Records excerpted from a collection
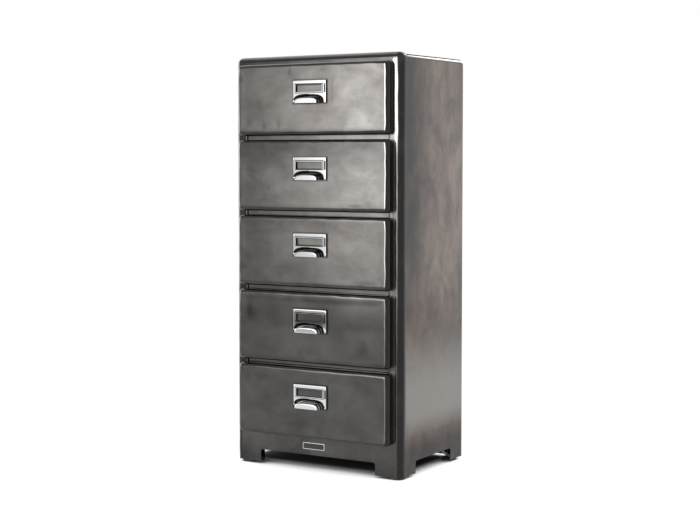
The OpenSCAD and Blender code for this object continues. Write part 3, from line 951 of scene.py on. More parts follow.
@dataclass
class BodyShell:
    """Sheet folded over the sides and the top, with an arch cut in each side and a rear flange.

    Attributes:
        bend: Radius of the two upper edges, in millimetres, as all its lengths are.
        arch_h: Height of the arches.
        arch_corner: Radius of their corners.
        front_leg: Depth of the front legs from the face of the frame.
        rear_leg: Depth of the rear legs.
        flange: Width of the rear flange.
        fold: Radius of its fold.
        sheet: Thickness of the sheet.
        sunk: How far the top lies under the frame's rim just behind it.
        knee: Height up to which the legs and the arches are patches of their own.
        held: Width of the strips along the front and the rear that stay flat.
        dents: Unevenness of the sheet.
    """

    bend: float = 14.5
    arch_h: float = 33.0
    arch_corner: float = 5.0
    front_leg: float = 64.0
    rear_leg: float = 56.0
    flange: float = 16.0
    fold: float = 1.0
    sheet: float = 1.0
    sunk: float = 3.0
    knee: float = 60.0
    held: float = 15.0
    dents: Ripple = Ripple(0.25, 150.0, 9)

    def dips(self, points: np.ndarray) -> np.ndarray:
        """Gives the dips of the sheet, which fade out towards its front and its rear.

        Args:
            points: Array whose last axis is X, Y, Z in millimetres.

        Returns:
            Array of dips in millimetres, without the last axis.
        """
        low, high = local_box("body_shell")
        y, rear = points[..., 1], high[1] - 2.0
        edge = ease(y, low[1], low[1] + self.held) * ease(y, rear, rear - self.held)
        return self.dents.at(points) * edge

    def grime(self, z: np.ndarray) -> np.ndarray:
        """Returns the painted shade on the legs and just over them, darkest near the floor."""
        return 0.8 * ease(z, 95.0, 50.0)

    def carried_back(self, path: np.ndarray, ways: tuple[np.ndarray, np.ndarray]) -> np.ndarray:
        """Carries the outline of the sides and top back from the frame, and folds its end in.

        Args:
            path: Axis X, axis Z and heading in radians of each point of the outline.
            ways: Depth of each row, and how far it lies inside the outline.

        Returns:
            Grid of rows by outline points by X, Y and Z. Dips are square to the outline, and
            the flange's inner edge is cut square at the upper corners.
        """
        _, high = local_box("body_shell")
        depth, inside = ways
        grid = carried(path[:, :2], path[:, 2], stacked(self.bend - inside, depth))
        dip = self.dips(grid)
        grid[..., 0] -= np.cos(path[:, 2]) * dip
        grid[..., 2] -= np.sin(path[:, 2]) * dip
        limit = (high[0] - inside)[:, None]
        grid[..., 0] = np.clip(grid[..., 0], -limit, limit)
        grid[..., 2] = np.minimum(grid[..., 2], (high[2] - inside)[:, None])
        return grid

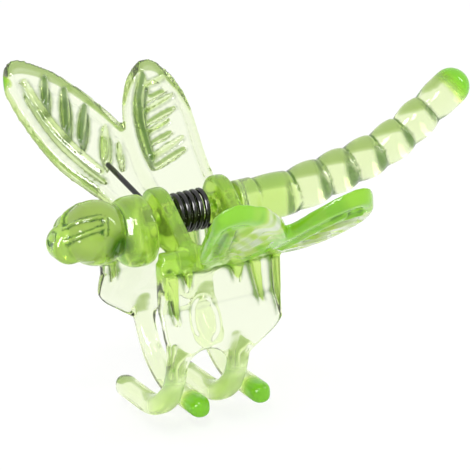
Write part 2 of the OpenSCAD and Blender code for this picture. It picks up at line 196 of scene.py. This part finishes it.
# Painted shade beside the head's lines, in the most shaded veins and at the lower ends of the gussets
FLANK_SHADE = 0.9
VEIN_SHADE = 0.9
GUSSET_TIP_SHADE = 0.6
# Green tips: the centre, and the distances from it at which the green starts to fade and is gone
WING_TIP = ((-9.7, 27.9, 22.5), 0.8, 1.3)
TAIL_TIP = ((37.2, 0, 22.6), 2.25, 3.5)
CLAW_TIPS = (((-1.75, -5.6, -9), 1.6, 3.8), ((6.15, -5.6, -9), 1.6, 3.8))

# Spring: wire, coil and both arms
WIRE_R = 0.33 * MM
COIL_R = 2.1 * MM
COIL_FRONT_X = -1.5 * MM
COIL_REAR_X = 2.62 * MM
COIL_TURNS = 5
ARM_RISE = math.radians(13.5)
ARM_SLANT = math.radians(2.5)
FAR_ARM_LENGTH = 15.5 * MM
NEAR_ARM_LENGTH = 13.2 * MM
RINGS_PER_TURN = 28
WIRE_SIDES = 14
# Shares of an arm's length at which it has a ring
ARM_RINGS = (0.05, 0.25, 0.5, 0.75, 1)

# The room's colour from straight below to above
ROOM = (
    (0.0, (0.36, 0.5, 0.16)),
    (0.2, (0.42, 0.55, 0.2)),
    (0.235, (0.6, 0.7, 0.42)),
    (0.26, (1, 1, 1)),
)
# How much of the way to white the room goes for all but refracted light
ROOM_PALER = 0.8
# Share of the room's light that falls on matt surfaces
ROOM_ON_MATT = 0.85

# The floor lies below the claws, also where they swing lowest; its tone, its glow, and the glow's share
FLOOR_Z = -12 * MM
FLOOR_SIZE = 4
FLOOR_TONE = 0.95
FLOOR_GLOW = 1.03
FLOOR_WHITE = 0.75

# Lamps: name, place, size and power in watts, and whether only gloss shows them
LAMPS = (
    ("key", (-0.12, -0.2, 0.25), (0.08, 0.12), 0.4, False),
    ("rim", (0.25, -0.12, 0.2), (0.03, 0.15), 0.2, False),
    ("strip", (-0.28, -0.12, 0.15), (0.1, 0.3), 2.6, True),
)
LAMP_AIM = Vector((0, 0, 0.01))

# Camera
CAMERA_RIGHT = Vector((0.8863, -0.4614, -0.0395))
CAMERA_UP = Vector((0.195, 0.2945, 0.9355))
CAMERA_BACK = Vector((-0.42, -0.8369, 0.351))
CAMERA_TARGET = Vector((2.05, 0, 13)) * MM
CAMERA_OFFSET = Vector((3.977, -3.057, 438.7)) * MM
LENS = 292.4
SENSOR = 36

# Plastic
INDEX = 1.46
ABSORPTION = 100.0
ABSORPTION_COLOR = (0.7, 0.87, 0.0, 1)
# Base colour from clear places to the green ends
GREENS = (
    (0.0, (0.97, 1, 0.9)),
    (0.32, (0.62, 0.85, 0.16)),
    (0.6, (0.38, 0.71, 0.045)),
    (1.0, (0.2, 0.56, 0.015)),
)
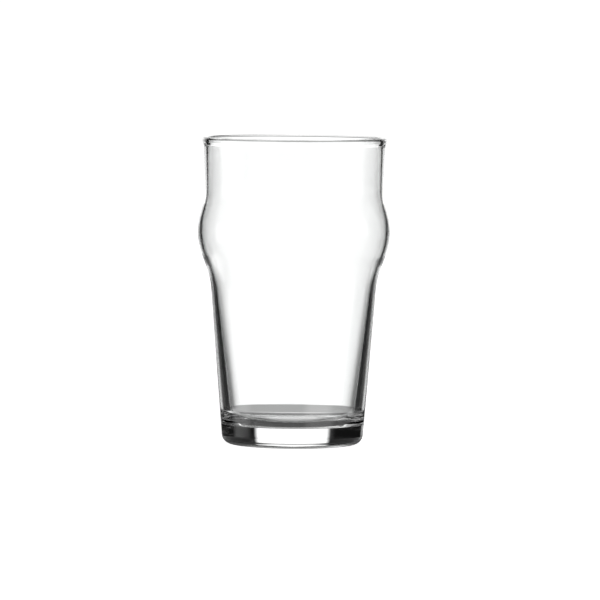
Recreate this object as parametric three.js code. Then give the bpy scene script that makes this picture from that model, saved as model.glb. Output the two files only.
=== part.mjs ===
// A one-pint beer glass with a bulged side, pressed in one piece of clear soda-lime glass.
// Millimetres, +Z up, origin at the middle of the circle that it stands on.

import * as THREE from "three";

// Driving dimensions
const height = 146.5;
const rimRadius = 44.06;
const rimInnerRadius = 41.4;
const footRadius = 33.59;
const ringInnerRadius = 24;
const pushUpHeight = 1.1;
const floorCornerRadius = 29.2;
const floorHeight = 9.3;
const floorCrown = 0.7;

// Where the straight stretches of the wall would meet if nothing were rounded
const hipOutside = { radius: 39.84, level: 79.2, round: 40.5 };
const hipInside = { radius: 37.6, level: 80.7, round: 52 };
const bulgeOutside = { radius: 47.55, level: 99.8, round: 31.5 };
const bulgeInside = { radius: 45.67, level: 99.15, round: 31.5 };
const neckOutside = { radius: 42.51, level: 118.75, round: 30.2 };
const neckInside = { radius: 41.05, level: 118.9, round: 31.8 };

// The rim's rounding, and the narrow bead that stands out below it
const rimOuterRound = 1.45;
const rimInnerRound = 1.15;
const beadWallRadius = 43.4;
const beadStart = 4.1;
const beadFull = 2.4;
const beadRound = 1;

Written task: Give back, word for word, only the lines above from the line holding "Recreate this object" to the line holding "118.9, round: 31.8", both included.

Response below:
Recreate this object as parametric three.js code. Then give the bpy scene script that makes this picture from that model, saved as model.glb. Output the two files only.
=== part.mjs ===
// A one-pint beer glass with a bulged side, pressed in one piece of clear soda-lime glass.
// Millimetres, +Z up, origin at the middle of the circle that it stands on.

import * as THREE from "three";

// Driving dimensions
const height = 146.5;
const rimRadius = 44.06;
const rimInnerRadius = 41.4;
const footRadius = 33.59;
const ringInnerRadius = 24;
const pushUpHeight = 1.1;
const floorCornerRadius = 29.2;
const floorHeight = 9.3;
const floorCrown = 0.7;

// Where the straight stretches of the wall would meet if nothing were rounded
const hipOutside = { radius: 39.84, level: 79.2, round: 40.5 };
const hipInside = { radius: 37.6, level: 80.7, round: 52 };
const bulgeOutside = { radius: 47.55, level: 99.8, round: 31.5 };
const bulgeInside = { radius: 45.67, level: 99.15, round: 31.5 };
const neckOutside = { radius: 42.51, level: 118.75, round: 30.2 };
const neckInside = { radius: 41.05, level: 118.9, round: 31.8 };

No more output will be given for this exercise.